Ex Velum, the third book, not only has those premade binding pacts, but includes a whole optional Tarot-based system you can lay atop the game. Drawing from a single, never-to-be-reshuffled deck of just the Major Arcana, players can pull cards in lieu of rolling dice. These add a lot of additional detail to each conflict, which can add some creative load to the GM, but they’re nifty, and the book itself is printed with upright and upside-down versions of each card. There’s even a system for influencing the session 0 effigy discussion with a card draw, or performing a full reading to create the campaign framework itself. I’m not persuaded it actually works, given how hard it was for me to design our own campaign. If your brain likes pattern recognition and random creative inputs, well, give it a shot.
Highest Marks, Major Warnings
I cannot recommend Memento Mori enough. Mechanically it’s straightforward (one system for everything), advancement is not only fun but central to the game, the setting itself is just incredibly rich. But I will say it is grim and dark.
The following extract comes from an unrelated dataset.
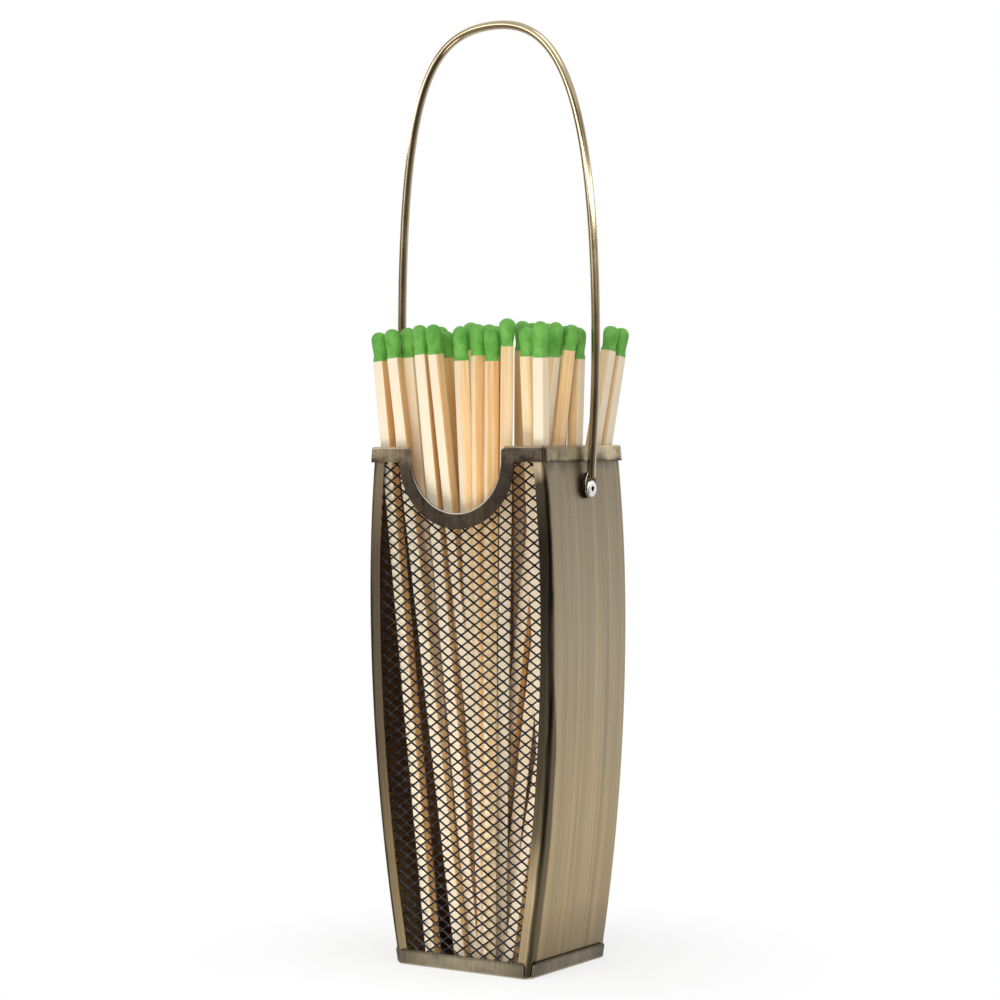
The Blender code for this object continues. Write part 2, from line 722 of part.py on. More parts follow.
for old in list(bpy.data.objects):
    bpy.data.objects.remove(old, do_unlink=True)

PARTS = new_collection("match_holder")
CUTTERS = new_collection("match_holder_cutters")

BRASS = new_material("brushed_brass", (0.45, 0.38, 0.24), 0.42, 1.0)
BRONZE = new_material("dark_bronze", (0.22, 0.19, 0.15), 0.45, 1.0)
WIRE_BRASS = new_material("wire_brass", (0.50, 0.42, 0.27), 0.35, 1.0)
RIVET_METAL = new_material("rivet_metal", (0.62, 0.60, 0.56), 0.35, 1.0)
MATCH_WOOD = new_material("match_wood", (0.82, 0.66, 0.44), 0.75, 0.0)

RIVET_HOLES = rivet_hole_cutter()
tray()
side_panel("right_side_panel", 1)
side_panel("left_side_panel", -1)
back_panel()
front_mesh()
top_rim()
bail()
rivet("rivet_right", 1)
rivet("rivet_left", -1)

for index, place in enumerate(settled_places()):
    stand_match(index + 1, place)

bpy.context.view_layer.update()
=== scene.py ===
"""Looks of the match holder: brushed antique brass, a raised diamond mesh, a wire
bail and long matches with green heads, on a pale floor in soft light."""

import json
import math

import bmesh
import bpy
from mathutils import Matrix, Vector, noise
from mathutils.geometry import interpolate_bezier


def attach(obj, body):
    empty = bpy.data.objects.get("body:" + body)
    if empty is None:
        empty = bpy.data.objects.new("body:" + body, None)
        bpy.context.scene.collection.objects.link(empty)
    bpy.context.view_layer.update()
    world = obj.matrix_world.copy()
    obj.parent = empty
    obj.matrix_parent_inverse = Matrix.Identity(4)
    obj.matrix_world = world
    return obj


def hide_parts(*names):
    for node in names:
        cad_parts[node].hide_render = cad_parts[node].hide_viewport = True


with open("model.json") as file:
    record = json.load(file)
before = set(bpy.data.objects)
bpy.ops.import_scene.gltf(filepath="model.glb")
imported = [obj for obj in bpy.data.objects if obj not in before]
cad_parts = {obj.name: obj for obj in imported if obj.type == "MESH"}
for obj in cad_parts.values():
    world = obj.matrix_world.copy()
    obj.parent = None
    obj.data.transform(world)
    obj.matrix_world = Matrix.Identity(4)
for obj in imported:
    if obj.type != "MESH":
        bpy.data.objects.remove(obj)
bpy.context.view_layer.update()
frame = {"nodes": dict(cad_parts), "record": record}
NODES = frame["nodes"]

# Body sizes, as in the frame
BODY_HEIGHT = 0.203
BODY_DEPTH = 0.0533
BELLY_HALF_WIDTH = 0.0435
BASE_DRAW_IN = 0.0127
TOP_DRAW_IN = 0.0034
BELLY_HEIGHT = 0.695 * BODY_HEIGHT
SHEET = 0.0007
SEAT_GAP = 0.0003
OUTSIDE = SHEET + SEAT_GAP
BEND_RADIUS = 0.0018
FLANGE_WIDTH = 0.0056
TAB_HEIGHT = 0.0060
TRAY_FOLD_RADIUS = 0.0010
TRAY_RELIEF = 0.0024
TAB_CORNER = 0.0015
RIM_DROP = 0.0061
RIM_LEDGE = 0.0019
RIM_FOLD_RADIUS = 0.0009
RIM_RELIEF = 0.0012
NOTCH_RADIUS = 0.0211
NOTCH_DEPTH = 0.0258
BAND_WIDTH = 0.0061
EAR_RADIUS = 0.0015
NOTCH_CENTRE = BODY_HEIGHT - NOTCH_DEPTH + NOTCH_RADIUS
NOTCH_STOP = NOTCH_RADIUS + EAR_RADIUS
PANEL_BOTTOM = SHEET + SEAT_GAP
PANEL_TOP = BODY_HEIGHT - SHEET - SEAT_GAP
STATIONS = 64
SHEET_BEVEL = 0.00016
RIM_BEVEL = 0.00020

# Raised diamond mesh at its true pitch
PITCH_ACROSS = 0.00634
PITCH_UP = 0.00426
MESH_SLOPE = PITCH_UP / PITCH_ACROSS
MESH_LEAN = 0.022
STRAND_FACE = 0.00070
KNOT_FACE = 0.00092
KNOT_LENGTH = 0.00125
STRAND_THICK = 0.00045
KNOT_THICK = 1.12 * STRAND_THICK
STRAND_CHAMFER_SHARE = 0.22
STRAND_TILT = math.radians(38)
MESH_PLANE = -(BODY_DEPTH / 2 - OUTSIDE - 0.00025)
MESH_END = 0.0006
MESH_SIDE_GAP = 0.0004
BAND_COVER = 0.45
KNOT_MARGIN = 0.0006
SHORTEST_STRAND = 0.001
SCAN_STEP = 0.0002

# Bail and rivets
WIRE_RADIUS = 0.001725
WIRE_SIDES = 20
WIRE_SEAT_GAP = 0.00005
BAIL_RISE = 0.1837
BAIL_SIDE_GAP = 0.0027
BAIL_LEAN = math.radians(0.8)
BAIL_LEG_SHARE = 0.30
BAIL_SHOULDER_SHARE = 0.871
BAIL_CROWN_RIGHT = 0.584
BAIL_CROWN_LEFT = 0.712
BAIL_APEX_SHIFT = -0.0010
EYE_RADIUS = 0.0037
EYE_THICKNESS = 0.0018
EYE_NECK = 0.0062
EYE_BEVEL = 0.00028
RIVET_HEIGHT = BODY_HEIGHT - 0.0167
SHANK_RADIUS = 0.0016
HOLE_RADIUS = SHANK_RADIUS + 0.00025
HEAD_RADIUS = 0.00325
HEAD_THICKNESS = 0.0007
HEAD_GAP = 0.00015
MANDREL_RADIUS = 0.0010
BULB_RADIUS = 0.0024
BULB_LENGTH = 0.0024
RIVET_SIDES = 40
BAIL_HALF_WIDTH = BELLY_HALF_WIDTH + BAIL_SIDE_GAP
PIN_REACH = BAIL_HALF_WIDTH + 4 * WIRE_RADIUS

# Matches
STICK_SIDE = 0.0045
HEAD_LENGTH = 0.0105
HEAD_WIDTH = 0.0065
HEAD_INSET = 0.0001
STICK_CHAMFER = 0.00022
CORNER_STEPS = 2
SIDE_SPLITS = 4
SWAY = 0.00004
# How far below the head the plain stick ends
WOOD_STOP = 0.0018
# Below this height, over this far, the body shades the sticks
SHELTER_TOP = 0.185
SHELTER_FADE = 0.045
# Paleness of the back, left, front and right faces down there: painted light and shade, the
# front face painted pale and the others golden
SHELTERED_PAINTED_LIGHT = (0.46, 0.50, 0.90, 0.42)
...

I tried to make our game, like, hilariously, melodramatically grim. You can also play it straight but wow allll the trigger warnings. Potentially the most unsafe game I can think of, honestly, played in that mode. Not sure I would put it on the table at a con with strangers unless everyone knew we were going way over the top.
Sometimes my personal 1000 month memento mori would become very prominent in my mind as we played. Every town is dying, every city is dying harder and faster, how could anyone live this way? By having dreams to make our months bearable, however many we may have left.
I’m 720 months in, and I can tell you I’m so glad you’re out there, dreaming for the rest of us.
I will never play most — if any — of the games you review. (Just never have worked hard enough to assemble a group of folks who actually enjoy RPGs — took me a long time to realize that one’s existing friends aren’t necessarily the same as those who will enjoy RPGs.) But I always enjoy your reviews. I appreciate your candor, humor, and enthusiasm. And you make Memento Mori sound intriguing enough that I will likely pick up a copy of the PDFs. (I gather there’s some frustration because TLM appears to have abandoned support, pretty much, after completing its BackerKit — you can’t even find digital copies on their website.)
I mean this only in the best possible way: Dream on!